Entri Populer

Senin, 28 Januari 2013

Di temukannya Air zam zam


Ratusan tahun sebelum kelahiran Nabi Muhammad SAW, zamzam sudah ada dan tak ada seorang pun yang tahu keberadaannya. Namun, berkata Abdul Muthalib-lah sumur zamzam itu kembali terkuak keberadaannya.

Suatu hari Abdul Muthalib tidur di Hathim Kabah. Dalam mimpi, seseorang menyuruhnya menggali Thaibah. Abdul Muthalib bertanya di mana Thaibah itu, namun mimpi berlalu tanpa adanya jawaban. Mimpi yang sama berulang pada hari kedua dan ketiga, namun setiap kali namanya berubah. Pada hari keempat, Abdul Muthalib disuruh menggali zamzam.

Abdul Muthalib bertanya di mana zamzam itu. Abdul Muthalib hanya mendapat tanda-tandanya. Akhirnya, dia bersama putra sulungnya (satu- satunya putranya pada saat itu) melakukan penggalian di lokasi zamzam sekarang ini.

Penggalian pada hari keempat, dinding sumur tampak. Setelah beberapa kali penggalian, tingkat airnya dapat dicapai. Dia pun menemukan bahwa di dalam sumur ada dua patung rusa emas, pedang, dan perisai.

Atas keberhasilan ini, Abdul Muthalib berseru “Allahu Akbar!” dan berkata, “Inilah sumur Ismail!” Orang-orang Quraisy pun mengerumuni Abdul Muthalib dan mulai mengatakan, karena sumur itu semula milik Ismail, maka ketika ditemukan kembali, sumur itu pun jadi milik seluruh suku.

Abdul Muthalib menolak pendapat mereka dengan mengatakan bahwa sumur itu merupakan karunia khusus dari Allah SWT yang dianugerahkan kepada dirinya.

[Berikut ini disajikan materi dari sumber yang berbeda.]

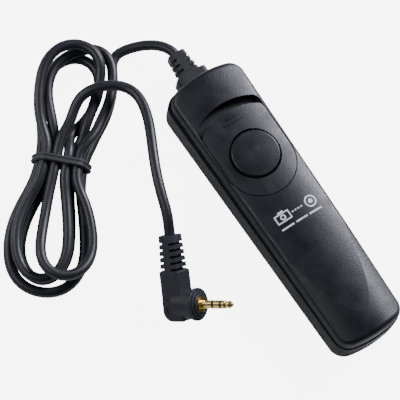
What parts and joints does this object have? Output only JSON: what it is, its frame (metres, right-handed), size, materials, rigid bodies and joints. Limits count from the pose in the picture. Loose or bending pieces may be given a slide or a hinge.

Pada akhirnya orang-orang Quraisy sepakat menyerahkan persoalan mereka kepada wanita arif dari suku Sa’d di Syria. Setiap marga mengutus satu orang untuk mewakili marga bersangkutan. Abdul Muthalib, bersama putranya dan beberapa sahabat, berada dalam kafilah yang sama, namun Abdul Muthalib memiliki pemahaman dan persiapan tersendiri.

Di tengah gurun, air yang dibawa Abdul Muthalib habis. Seluruh anggota kelompok lain tak mau berbagi air. Mereka nyaris mati. Abdul Muthalib menyarankan kelompoknya untuk menggali beberapa kuburan agar kalau ada yang mati, maka tinggal menguburkannya saja.

Dengan demikian, hanya satu orang saja, yang matinya terakhir, yang tidak akan terkubur. Mereka pun menggali kuburan mereka sendiri. Kelompok lain cuma menonton saja.

Pada hari kedua, Abdul Muthalib menasihati sahabat-sahabatnya bahwa menyerah kepada kematian tanpa melakukan upaya habis-habisan merupakan sikap pengecut. Kemudian Abdul Muthalib menaiki untanya, dan untanya pun bangkit. Pada saat itulah kaki unta menjejak-jejak bumi, dan tiba-tiba keluarlah air yang sejuk lagi sedap rasanya. Abdul Muthalib mengucapkan, “Allahu Akbar!”

Para sahabatnya juga ikut mengucapkan “Allahu Akbar!” Mereka pun lalu mereguknya untuk menghilangkan dahaga, lalu mengisi penuh wadah-wadah air mereka yang terbuat dari kulit. Abdul Muthalib kemudian mengundang kelompok lawan untuk ikut mengisi wadah-wadah air mereka yang berbuat dari kulit.

Sahabat-sahabat Abdul Muthalib merasa keberatan, namun Abdul Muthalib mengatakan, “Kalau kita berbuat seperti mereka, maka tak ada bedanya antara kita dan mereka."

Seluruh kafilah pun mengerumuni sumber air itu. Mereka minum dan mengisi penuh wadah-wadah air mereka yang terbuat dari kulit. Kemudian mereka berkata, "Wahai Abdul Muthalib, demi Allah, Allah telah menentukan antara kamu dan kami. Dia telah menganugerahkan kemenangan kepadamu. Demi Allah, kami tak akan pernah berselisih denganmu tentang zamzam. Tuhan yang telah menciptakan sumber air ini di sini di gurun ini untukmu telah menganugerahkan zamzam kepadamu.”

Maka sejak saat itu, Zamzam pun menjadi milik pribadi Abdul Muthalib.